The HOMEF Executive Director accused the Nigerian government and its elites of colluding with the international oil companies to continue in the dastardly act against the environment and the people of the Niger Delta region, saying, “Indeed, neocolonialism would probably not have progressed the way it has without the compromise of our elites in all spheres of human endeavour. These traitors gladly take the place of slave drivers and colonial masters and ensure the privatization of our commons and our commonwealth through devious legislation and through pure elite capture of the socioeconomic systems.”

He further made references to other African countries where exploitative and mining activities have subjected the people to such slavery, saying the slavery will continue until the federal government and the people take conscious steps to reverse it.

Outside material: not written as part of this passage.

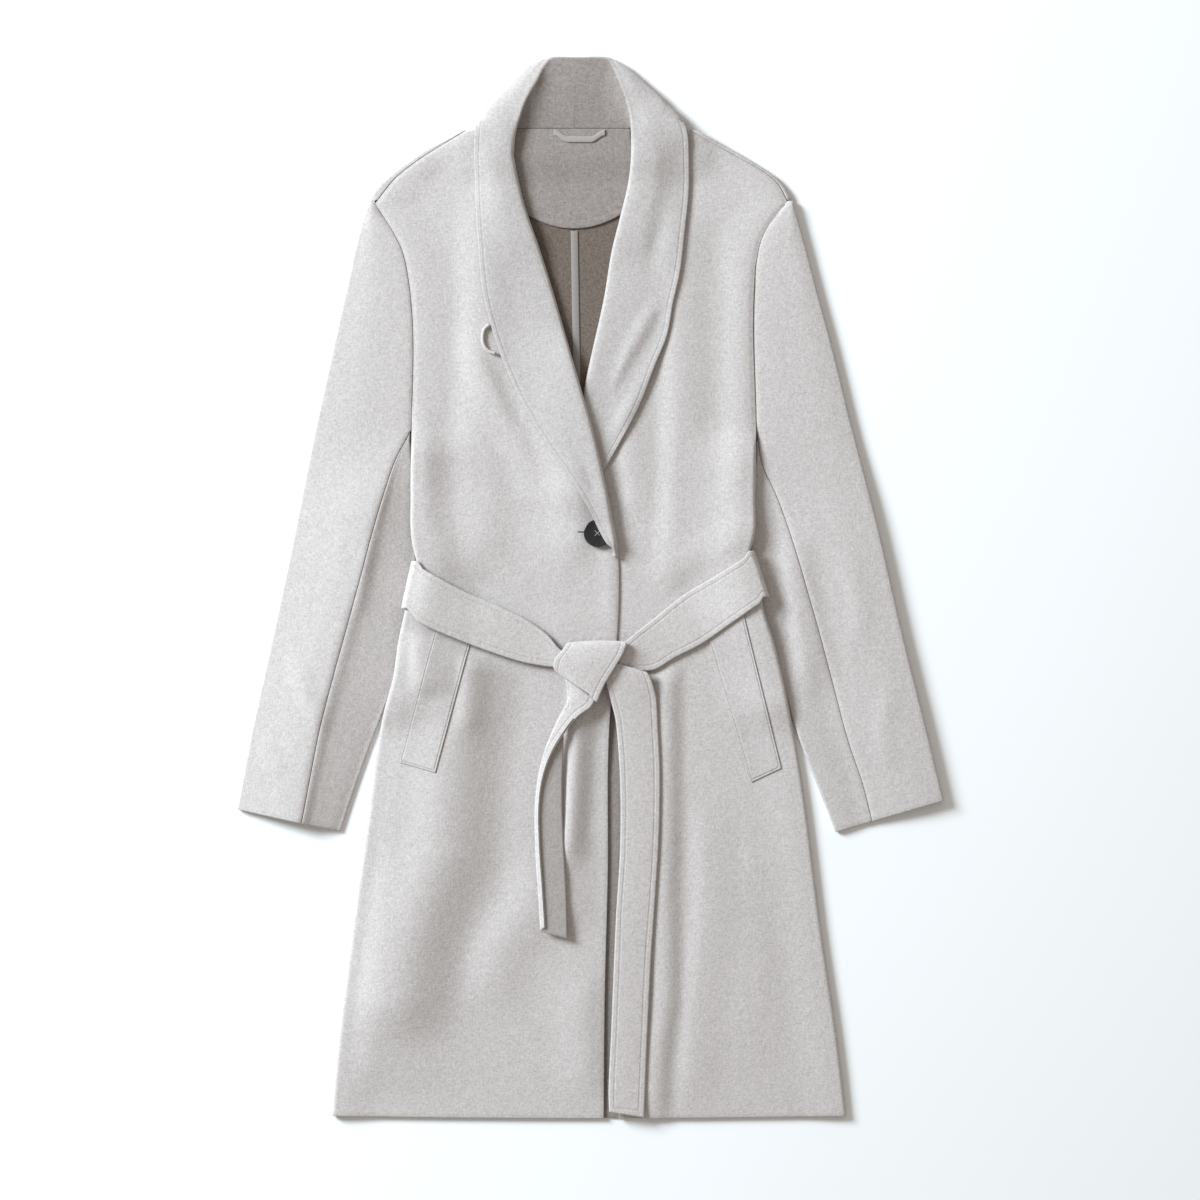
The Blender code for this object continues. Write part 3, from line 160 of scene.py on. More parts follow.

“Zones of sacrifice are dotted all over our continent with all having roots in extractivism incubated by colonialism. Here we can mention the gold mines of Ghana and South Africa; the diamond, cobalt and lithium mines of Democratic Republic of Congo; the diamond mines of Liberia and Sierra Leone; the oil fields of the Albertine Graben in Uganda, Okavango basin in Namibia and Botswana, the Saloum Delta of Senegal, the Sudd in South Sudan; the coal mines of South Africa; the gas fields of Cabo Delgado in Mozambique; the phosphate fields of Togo and Western Sahara, to mention a few.

“When our territories are sacrificed, it is not just that our land is debased, we are the ones being sacrificed. This becomes clearer to us when we realize that, for a fact, rather than being owners of the land we are actually the land. To liberate ourselves from this exploitative cul-de-sac, we must know that environmental action is an investment, not a cost. Every action we take today towards ending the sacrifice of our territories is an investment towards reinventing an environment that does not eat us up.

“It is clear that we cannot escape or reverse the perverse situation unless we reboot our imaginaries, recreate our mindsets and reconnect ourselves to our environmental and sociocultural milieu. We need to rediscover our indigenous sovereignty as the core plank in the struggle for political as well as for socioecological liberation,” he stated.